Nos anos seguintes, Washington acusou Cartum de fornecer apoio logístico e financeiro à Al-Qaeda e de ter ajudado nos bombardeamentos às embaixadas norte-americanas em Dar es Salaam, na Tanzânia, e em Nairobi, no Quénia, em 1998. Os Estados Unidos responsabilizaram ainda o Governo de al-Bashir pelo atentado contra o navio USS Cole, no porto de Áden, no Iémen, em 2000.

Desde então, o Sudão tem sido considerado um estado pária pelos Estados Unidos, o que tem limitado o seu apoio internacional. O anúncio de Trump foi, por isso, recebido com grande entusiasmo pelo primeiro-ministro sudanês, Abdalla Hamdok.

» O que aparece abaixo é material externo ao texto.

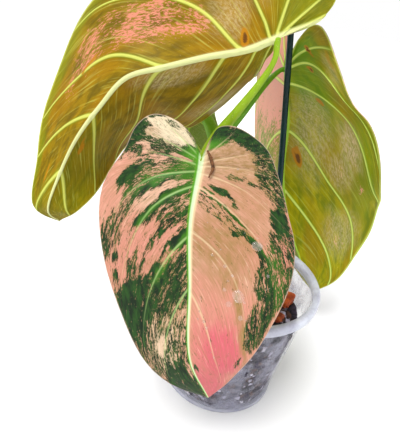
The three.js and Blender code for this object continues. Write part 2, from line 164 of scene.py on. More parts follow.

“Muito obrigado, Presidente Trump! Aguardamos com grande expectativa a notificação oficial do Congresso revogando a designação do Sudão como estado patrocinador do terrorismo, que tantos custos trouxe ao país”, escreveu Hamdok.

O líder do Governo transitório acrescentou ainda que o tweet de Trump e a notificação da Câmara dos Representantes dos EUA, que ainda tem de votar favoravelmente a medida, “são o maior apoio à transição do Sudão para a democracia e ao povo sudanês”, acabando com “um pesado legado do defunto regime anterior”.

Aproximação a Israel

As negociações entre Washington e Cartum duram há vários meses e, a confirmar-se o anúncio de Trump, a retirada do Sudão dos países apoiantes de terrorismo abre a porta a que o país africano normalize as relações diplomáticas com Israel, uma intenção que já tinha manifestado, seguindo-se ao que fizeram os Emirados Árabes Unidos e o Bahrein.

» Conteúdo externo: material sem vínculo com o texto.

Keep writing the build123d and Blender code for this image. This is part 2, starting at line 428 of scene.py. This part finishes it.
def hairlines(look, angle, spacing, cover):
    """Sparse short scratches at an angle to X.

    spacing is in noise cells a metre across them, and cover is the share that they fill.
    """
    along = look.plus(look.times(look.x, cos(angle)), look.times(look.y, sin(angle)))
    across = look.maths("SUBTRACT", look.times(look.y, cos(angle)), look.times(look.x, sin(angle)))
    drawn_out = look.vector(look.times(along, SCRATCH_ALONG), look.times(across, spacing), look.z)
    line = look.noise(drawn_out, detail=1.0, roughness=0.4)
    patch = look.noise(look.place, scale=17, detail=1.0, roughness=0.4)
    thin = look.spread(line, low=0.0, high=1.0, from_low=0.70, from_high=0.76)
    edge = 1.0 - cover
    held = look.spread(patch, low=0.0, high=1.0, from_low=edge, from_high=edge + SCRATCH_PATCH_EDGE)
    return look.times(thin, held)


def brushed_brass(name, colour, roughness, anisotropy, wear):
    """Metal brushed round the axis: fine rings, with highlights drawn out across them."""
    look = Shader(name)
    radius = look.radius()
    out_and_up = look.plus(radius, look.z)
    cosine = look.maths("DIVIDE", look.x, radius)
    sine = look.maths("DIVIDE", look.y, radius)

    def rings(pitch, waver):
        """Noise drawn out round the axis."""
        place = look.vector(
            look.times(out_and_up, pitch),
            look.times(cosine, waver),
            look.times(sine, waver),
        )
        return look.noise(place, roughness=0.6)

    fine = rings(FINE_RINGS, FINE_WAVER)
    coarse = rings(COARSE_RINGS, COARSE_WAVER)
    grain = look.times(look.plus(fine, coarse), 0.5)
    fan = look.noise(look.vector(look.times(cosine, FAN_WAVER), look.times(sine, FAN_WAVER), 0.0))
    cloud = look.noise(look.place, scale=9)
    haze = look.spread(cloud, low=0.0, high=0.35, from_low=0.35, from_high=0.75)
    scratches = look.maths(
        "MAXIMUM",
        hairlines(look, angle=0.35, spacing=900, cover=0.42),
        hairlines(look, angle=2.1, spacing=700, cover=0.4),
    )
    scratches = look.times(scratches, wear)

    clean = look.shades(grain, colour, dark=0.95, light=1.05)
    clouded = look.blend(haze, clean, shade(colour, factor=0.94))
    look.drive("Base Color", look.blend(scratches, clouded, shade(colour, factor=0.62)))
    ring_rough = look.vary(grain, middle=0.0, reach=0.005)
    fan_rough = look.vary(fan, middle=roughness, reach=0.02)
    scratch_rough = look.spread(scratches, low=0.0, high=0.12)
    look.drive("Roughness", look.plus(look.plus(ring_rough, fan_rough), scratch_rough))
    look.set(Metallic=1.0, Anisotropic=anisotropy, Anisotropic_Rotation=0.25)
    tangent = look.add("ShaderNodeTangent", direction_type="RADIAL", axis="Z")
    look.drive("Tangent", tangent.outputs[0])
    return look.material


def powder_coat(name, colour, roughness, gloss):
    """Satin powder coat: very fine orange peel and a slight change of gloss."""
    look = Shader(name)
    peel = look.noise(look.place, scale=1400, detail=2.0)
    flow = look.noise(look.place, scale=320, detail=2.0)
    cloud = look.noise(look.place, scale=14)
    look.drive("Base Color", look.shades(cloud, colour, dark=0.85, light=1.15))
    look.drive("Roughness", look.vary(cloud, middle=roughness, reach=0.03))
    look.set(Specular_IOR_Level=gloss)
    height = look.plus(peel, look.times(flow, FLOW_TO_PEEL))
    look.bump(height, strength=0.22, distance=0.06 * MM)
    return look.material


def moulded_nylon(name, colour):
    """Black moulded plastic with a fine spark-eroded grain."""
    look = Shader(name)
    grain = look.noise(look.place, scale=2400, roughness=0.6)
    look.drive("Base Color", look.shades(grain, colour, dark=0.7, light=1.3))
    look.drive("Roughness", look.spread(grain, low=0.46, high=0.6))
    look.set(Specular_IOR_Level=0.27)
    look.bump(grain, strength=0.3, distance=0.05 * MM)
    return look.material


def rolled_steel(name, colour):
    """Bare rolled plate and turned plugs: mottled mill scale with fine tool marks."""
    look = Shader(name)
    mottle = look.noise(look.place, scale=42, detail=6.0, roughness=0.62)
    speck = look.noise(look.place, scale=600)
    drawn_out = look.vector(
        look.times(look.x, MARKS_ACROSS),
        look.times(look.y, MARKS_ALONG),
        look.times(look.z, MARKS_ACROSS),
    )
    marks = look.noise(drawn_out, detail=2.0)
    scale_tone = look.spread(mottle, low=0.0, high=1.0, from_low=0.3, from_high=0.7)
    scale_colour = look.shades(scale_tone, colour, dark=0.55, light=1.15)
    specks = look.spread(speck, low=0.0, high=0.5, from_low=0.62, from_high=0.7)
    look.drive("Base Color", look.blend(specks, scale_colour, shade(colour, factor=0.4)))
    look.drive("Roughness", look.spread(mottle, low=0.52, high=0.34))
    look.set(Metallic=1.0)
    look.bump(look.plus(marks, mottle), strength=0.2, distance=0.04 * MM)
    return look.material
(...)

Em Agosto, Cartum anunciou que estava a negociar a normalização de relações com Telavive, mas as negociações não chegaram a bom porto. No entanto, fonte oficial sudanesa disse à Al-Jazeera, sob anonimato, que um acordo não está descartado e que existem esforços para que o Sudão se junte aos países árabes que recentemente reconheceram Israel.

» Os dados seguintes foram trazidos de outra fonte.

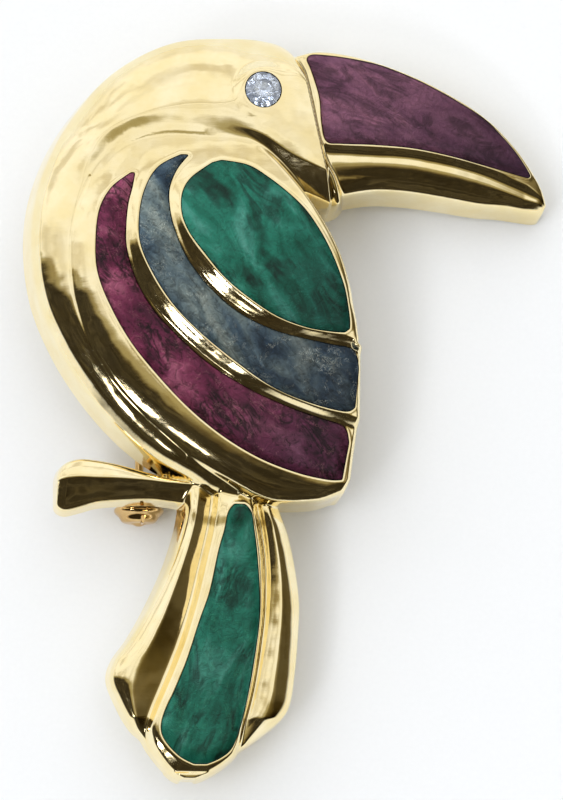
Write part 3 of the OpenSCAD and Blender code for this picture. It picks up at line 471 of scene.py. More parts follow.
def along(u, v, a, b):
    """For each place, the share of the way from a to b where it is nearest, and how far it is."""
    d = b - a
    t = np.clip(((u - a[0]) * d[0] + (v - a[1]) * d[1]) / max(d @ d, TINY), 0, 1)
    return t, np.hypot(u - a[0] - d[0] * t, v - a[1] - d[1] * t)


def bead(heights, a, b, radius, to_back=False):
    """A rod with round ends from a to b, each [u, v, w of its middle]."""
    a, b = np.asarray(a, float), np.asarray(b, float)
    wall_room = 0.7
    window, u, v = patch((a[:2] + b[:2]) / 2, np.linalg.norm(b[:2] - a[:2]) / 2 + radius + wall_room)
    t, far = along(u, v, a[:2], b[:2])
    middle = a[2] + (b[2] - a[2]) * t
    top = np.where(far < radius, middle + np.sqrt(np.maximum(radius ** 2 - far ** 2, 0)), -BELOW)
    if to_back:
        wall = middle - (far - radius) / LEAN
        top = np.maximum(top, np.where(far >= radius, np.maximum(wall, -BELOW), -BELOW))
    heights[window] = np.maximum(heights[window], top)


def blur(f, cells):
    n = math.ceil(3 * cells)
    k = np.exp(-0.5 * (np.arange(-n, n + 1) / cells) ** 2)
    k /= k.sum()
    for axis in (0, 1):
        g = np.zeros_like(f)
        wide = np.pad(f, [(n, n) if i == axis else (0, 0) for i in (0, 1)], mode="edge")
        for i, weight in enumerate(k):
            g += weight * (wide[i:i + f.shape[0]] if axis == 0 else wide[:, i:i + f.shape[1]])
        f = g
    return f


def sample(f, points, corner=LOW):
    """The map's values at points. corner: where the map begins."""
    q = (np.asarray(points)[:, :2] - corner) / CELL
    i = np.clip(np.floor(q).astype(int), 0, [f.shape[1] - 2, f.shape[0] - 2])
    t = np.clip(q - i, 0, 1)
    x, y, s, r = i[:, 0], i[:, 1], t[:, 0], t[:, 1]
    return ((f[y, x] * (1 - s) + f[y, x + 1] * s) * (1 - r)
            + (f[y + 1, x] * (1 - s) + f[y + 1, x + 1] * s) * r)


def outline(rows, size, corner=(0, 0)):
    fine = smooth(rows, steps=10)
    return np.vstack([place(fine, 0, size, corner), place(fine, 1, size, corner)[::-1]])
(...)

Apesar de não referir Israel, o anúncio de Trump está também a ser encarado como uma forma de o Presidente norte-americano obter ganhos com uma aproximação entre Cartum e Telavive, uma vitória diplomática a apenas duas semanas das eleições presidenciais.

Recuperar investimento

Ao deixar de ser considerado um estado patrocinador do terrorismo, o Sudão ganha fôlego para conseguir recuperar da profunda crise económica que atravessa. Esta terça-feira, o Governo anunciou que os Estados Unidos e outros países já manifestaram disponibilidade para disponibilizar pacotes de ajuda financeira, um primeiro passo importante para o país. 

​Além de constar desta “lista negra”, que tem afastado os investidores do país, o Sudão é alvo de rigorosas sanções económicas e comerciais, que só foram levantadas ligeiramente em Janeiro de 2017, nas últimas semanas de Barack Obama na presidência dos Estados Unidos.

Sem possibilidade de exportar e com uma moeda fraca, o país enfrenta uma forte inflação, que em Setembro atingiu os 212% do PIB, superior aos 166% verificados em igual período do ano passado. Um quarto da população do país passa fome, e o Governo transitório, que deverá permanecer à frente do país até novas eleições em 2022, já avisou que está sem dinheiro para pagar os fornecimentos de trigo, medicamentos e combustível.

 A retirada do país da lista dos países que apoiam o terrorismo, diz a Al-Jazeera, permite que o país alivie as suas dívidas ao Fundo Monetário Internacional e à Iniciativa Reforçada para os Países Pobres Muito Endividados (HIPC), do Banco Mundial, e abre caminho ao necessário investimento estrangeiro.